## DATASET EXCERPT

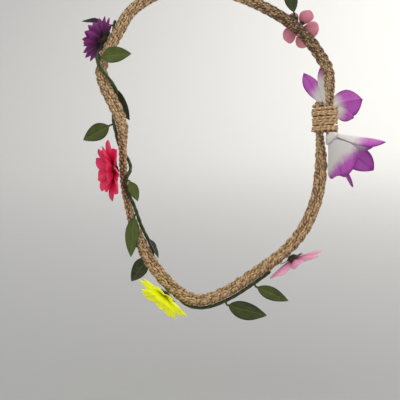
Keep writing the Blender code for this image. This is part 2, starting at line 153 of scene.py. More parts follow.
class Recipe:
    """One material and the nodes that colour it."""

    def __init__(self, name, **constants):
        self.material = bpy.data.materials.new(name)
        self.material.use_nodes = True
        self.tree = self.material.node_tree
        self.shader = self.tree.nodes["Principled BSDF"]
        for socket, value in constants.items():
            self.shader.inputs[socket.replace("_", " ").title()].default_value = value

    def node(self, kind, settings=None, inputs=None, output=0):
        """Adds a node: its settings first, then the numbers and links of its sockets."""
        made = self.tree.nodes.new(kind)
        for key, value in (settings or {}).items():
            if key == "stops":
                for _ in range(len(value) - 2):
                    made.color_ramp.elements.new(0.5)
                for element, (position, colour) in zip(made.color_ramp.elements, value):
                    element.position = position
                    element.color = (*colour, 1)
            else:
                setattr(made, key, value)
        for key, value in (inputs or {}).items():
            if isinstance(value, Value):
                self.tree.links.new(value.socket, made.inputs[key])
            else:
                made.inputs[key].default_value = value
        return Value(self, made.outputs[output])

    def number(self, operation, *values):
        return self.node("ShaderNodeMath", {"operation": operation}, dict(enumerate(values)))

    def wave(self, value):
        return self.number("SINE", value)

    def size(self, value):
        return self.number("ABSOLUTE", value)

    def step(self, value, low, high):
        """0 below low, 1 above high, and a smooth climb between."""
        settings = {"interpolation_type": "SMOOTHSTEP"}
        return self.node("ShaderNodeMapRange", settings, {"Value": value, "From Min": low, "From Max": high})

    def stored(self, *names):
        """Values kept on the mesh's points."""
        made = [self.node("ShaderNodeAttribute", {"attribute_name": name}, output="Fac") for name in names]
        return made if len(made) > 1 else made[0]

    def winding(self, pitch):
        """A wave that winds round a tube, with the tube's stored values."""
        along, round_x, round_y = self.stored("along_mm", "round_x", "round_y")
        phase = along * (TURN / pitch)
        return self.wave(phase) * round_x + self.number("COSINE", phase) * round_y, along, round_x, round_y

    def vector(self, x, y, z):
        return self.node("ShaderNodeCombineXYZ", None, {0: x, 1: y, 2: z})

    def noise(self, vector, scale, detail=3.0, rough=0.6):
        inputs = {"Vector": vector, "Scale": scale, "Detail": detail, "Roughness": rough}
        return self.node("ShaderNodeTexNoise", None, inputs, "Fac")

    def place(self):
        return self.node("ShaderNodeTexCoord", None, None, "Object")

    def blend(self, factor, first, second, mode="MIX"):
        first, second = (v if isinstance(v, (Value, float)) else (*v, 1) for v in (first, second))
        settings = {"data_type": "RGBA", "blend_type": mode, "clamp_factor": True}
        return self.node("ShaderNodeMix", settings, {0: factor, 6: first, 7: second}, 2)

    def ramp(self, factor, stops):
        return self.node("ShaderNodeValToRGB", {"stops": stops}, {"Fac": factor})

    def finish(self, colour, roughness, height, strength, distance):
        """Joins the colour, the roughness and a bump of that height to the shader."""
        self.tree.links.new(colour.socket, self.shader.inputs["Base Color"])
        # Painted light: a material with an emission strength also glows in its own colour
        if self.shader.inputs["Emission Strength"].default_value > 0:
            self.tree.links.new(colour.socket, self.shader.inputs["Emission Color"])
        self.tree.links.new(roughness.socket, self.shader.inputs["Roughness"])
        inputs = {"Height": height, "Strength": strength, "Distance": distance}
        normal = self.node("ShaderNodeBump", None, inputs)
        self.tree.links.new(normal.socket, self.shader.inputs["Normal"])
        return self.material


# ---------------------------------------------------------------- finishes


def yarn_finish(name, light, dark, twist_pitch=2.6):
    """Jute yarn: fibres that wind round it, with pale and dark patches along it, and painted shade where the
    yarns lie deep in the plait and along the shadowed stretch of rope.
    """
    r = Recipe(name, sheen_weight=0.12, sheen_roughness=0.6)
    fibres, along, round_x, round_y = r.winding(twist_pitch)
    tint, worn = r.stored("tint", "worn")
    strands = r.noise(r.vector(along * 0.07 + tint * 31, round_x * 1.6, round_y * 1.6), 2.6, 3.0, 0.6)
    patches = r.noise(r.vector(along * 0.05 + tint * 17, tint * 5, 0.0), 1.6, 2.0)
    # Painted shade: the yarns go darker where they lie deep in the plait, on the heart yarn and along the
    # shadowed stretch
    shade = strands * 0.75 + fibres * 0.24 + patches * 0.30 + tint * 0.60 - 0.15 - worn * 0.50
    middle = tuple((a + b) / 2 for a, b in zip(light, dark))
    colour = r.ramp(shade, [(0.0, dark), (0.45, middle), (1.0, light)])
    return r.finish(colour, strands * 0.2 + 0.62, fibres + strands * 0.7, 0.9, 0.4 * MM)


def tape_finish(name, light, dark):
    """Florist's tape: overlapping turns of crinkled green paper."""
    r = Recipe(name)
    laps, along, round_x, round_y = r.winding(5.5)
    crinkle = r.noise(r.vector(along, round_x * 1.5, round_y * 1.5), 1.4, 4.0, 0.7)
    colour = r.blend(crinkle * 0.9 + laps * 0.2, dark, light)
    return r.finish(colour, crinkle * 0.25 + 0.45, laps * 0.5 + crinkle, 0.6, 0.25 * MM)


def scaled_colour(colour, times, plus=0.0, most=1.0):
    """A colour with each channel multiplied and lifted, up to a limit."""
    times, plus = (np.broadcast_to(v, 3).tolist() for v in (times, plus))
    return tuple(min(c * t + p, most) for c, t, p in zip(colour, times, plus))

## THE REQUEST
Print all the data exactly.

## WRITTEN SOLUTION
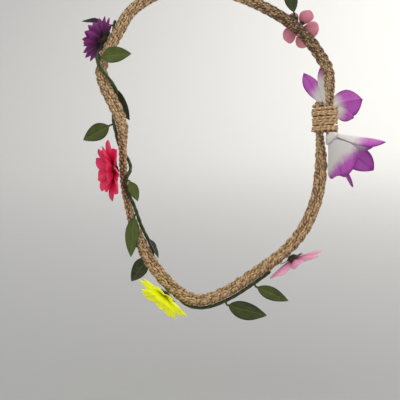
Keep writing the Blender code for this image. This is part 2, starting at line 153 of scene.py. More parts follow.
class Recipe:
    """One material and the nodes that colour it."""

    def __init__(self, name, **constants):
        self.material = bpy.data.materials.new(name)
        self.material.use_nodes = True
        self.tree = self.material.node_tree
        self.shader = self.tree.nodes["Principled BSDF"]
        for socket, value in constants.items():
            self.shader.inputs[socket.replace("_", " ").title()].default_value = value

    def node(self, kind, settings=None, inputs=None, output=0):
        """Adds a node: its settings first, then the numbers and links of its sockets."""
        made = self.tree.nodes.new(kind)
        for key, value in (settings or {}).items():
            if key == "stops":
                for _ in range(len(value) - 2):
                    made.color_ramp.elements.new(0.5)
                for element, (position, colour) in zip(made.color_ramp.elements, value):
                    element.position = position
                    element.color = (*colour, 1)
            else:
                setattr(made, key, value)
        for key, value in (inputs or {}).items():
            if isinstance(value, Value):
                self.tree.links.new(value.socket, made.inputs[key])
            else:
                made.inputs[key].default_value = value
        return Value(self, made.outputs[output])

    def number(self, operation, *values):
        return self.node("ShaderNodeMath", {"operation": operation}, dict(enumerate(values)))

    def wave(self, value):
        return self.number("SINE", value)

    def size(self, value):
        return self.number("ABSOLUTE", value)

    def step(self, value, low, high):
        """0 below low, 1 above high, and a smooth climb between."""
        settings = {"interpolation_type": "SMOOTHSTEP"}
        return self.node("ShaderNodeMapRange", settings, {"Value": value, "From Min": low, "From Max": high})

    def stored(self, *names):
        """Values kept on the mesh's points."""
        made = [self.node("ShaderNodeAttribute", {"attribute_name": name}, output="Fac") for name in names]
        return made if len(made) > 1 else made[0]

    def winding(self, pitch):
        """A wave that winds round a tube, with the tube's stored values."""
        along, round_x, round_y = self.stored("along_mm", "round_x", "round_y")
        phase = along * (TURN / pitch)
        return self.wave(phase) * round_x + self.number("COSINE", phase) * round_y, along, round_x, round_y

    def vector(self, x, y, z):
        return self.node("ShaderNodeCombineXYZ", None, {0: x, 1: y, 2: z})

    def noise(self, vector, scale, detail=3.0, rough=0.6):
        inputs = {"Vector": vector, "Scale": scale, "Detail": detail, "Roughness": rough}
        return self.node("ShaderNodeTexNoise", None, inputs, "Fac")

    def place(self):
        return self.node("ShaderNodeTexCoord", None, None, "Object")

    def blend(self, factor, first, second, mode="MIX"):
        first, second = (v if isinstance(v, (Value, float)) else (*v, 1) for v in (first, second))
        settings = {"data_type": "RGBA", "blend_type": mode, "clamp_factor": True}
        return self.node("ShaderNodeMix", settings, {0: factor, 6: first, 7: second}, 2)

    def ramp(self, factor, stops):
        return self.node("ShaderNodeValToRGB", {"stops": stops}, {"Fac": factor})

    def finish(self, colour, roughness, height, strength, distance):
        """Joins the colour, the roughness and a bump of that height to the shader."""
        self.tree.links.new(colour.socket, self.shader.inputs["Base Color"])
        # Painted light: a material with an emission strength also glows in its own colour
        if self.shader.inputs["Emission Strength"].default_value > 0:
            self.tree.links.new(colour.socket, self.shader.inputs["Emission Color"])
        self.tree.links.new(roughness.socket, self.shader.inputs["Roughness"])
        inputs = {"Height": height, "Strength": strength, "Distance": distance}
        normal = self.node("ShaderNodeBump", None, inputs)
        self.tree.links.new(normal.socket, self.shader.inputs["Normal"])
        return self.material


# ---------------------------------------------------------------- finishes


def yarn_finish(name, light, dark, twist_pitch=2.6):
    """Jute yarn: fibres that wind round it, with pale and dark patches along it, and painted shade where the
    yarns lie deep in the plait and along the shadowed stretch of rope.
    """
    r = Recipe(name, sheen_weight=0.12, sheen_roughness=0.6)
    fibres, along, round_x, round_y = r.winding(twist_pitch)
    tint, worn = r.stored("tint", "worn")
    strands = r.noise(r.vector(along * 0.07 + tint * 31, round_x * 1.6, round_y * 1.6), 2.6, 3.0, 0.6)
    patches = r.noise(r.vector(along * 0.05 + tint * 17, tint * 5, 0.0), 1.6, 2.0)
    # Painted shade: the yarns go darker where they lie deep in the plait, on the heart yarn and along the
    # shadowed stretch
    shade = strands * 0.75 + fibres * 0.24 + patches * 0.30 + tint * 0.60 - 0.15 - worn * 0.50
    middle = tuple((a + b) / 2 for a, b in zip(light, dark))
    colour = r.ramp(shade, [(0.0, dark), (0.45, middle), (1.0, light)])
    return r.finish(colour, strands * 0.2 + 0.62, fibres + strands * 0.7, 0.9, 0.4 * MM)


def tape_finish(name, light, dark):
    """Florist's tape: overlapping turns of crinkled green paper."""
    r = Recipe(name)
    laps, along, round_x, round_y = r.winding(5.5)
    crinkle = r.noise(r.vector(along, round_x * 1.5, round_y * 1.5), 1.4, 4.0, 0.7)
    colour = r.blend(crinkle * 0.9 + laps * 0.2, dark, light)
    return r.finish(colour, crinkle * 0.25 + 0.45, laps * 0.5 + crinkle, 0.6, 0.25 * MM)


def scaled_colour(colour, times, plus=0.0, most=1.0):
    """A colour with each channel multiplied and lifted, up to a limit."""
    times, plus = (np.broadcast_to(v, 3).tolist() for v in (times, plus))
    return tuple(min(c * t + p, most) for c, t, p in zip(colour, times, plus))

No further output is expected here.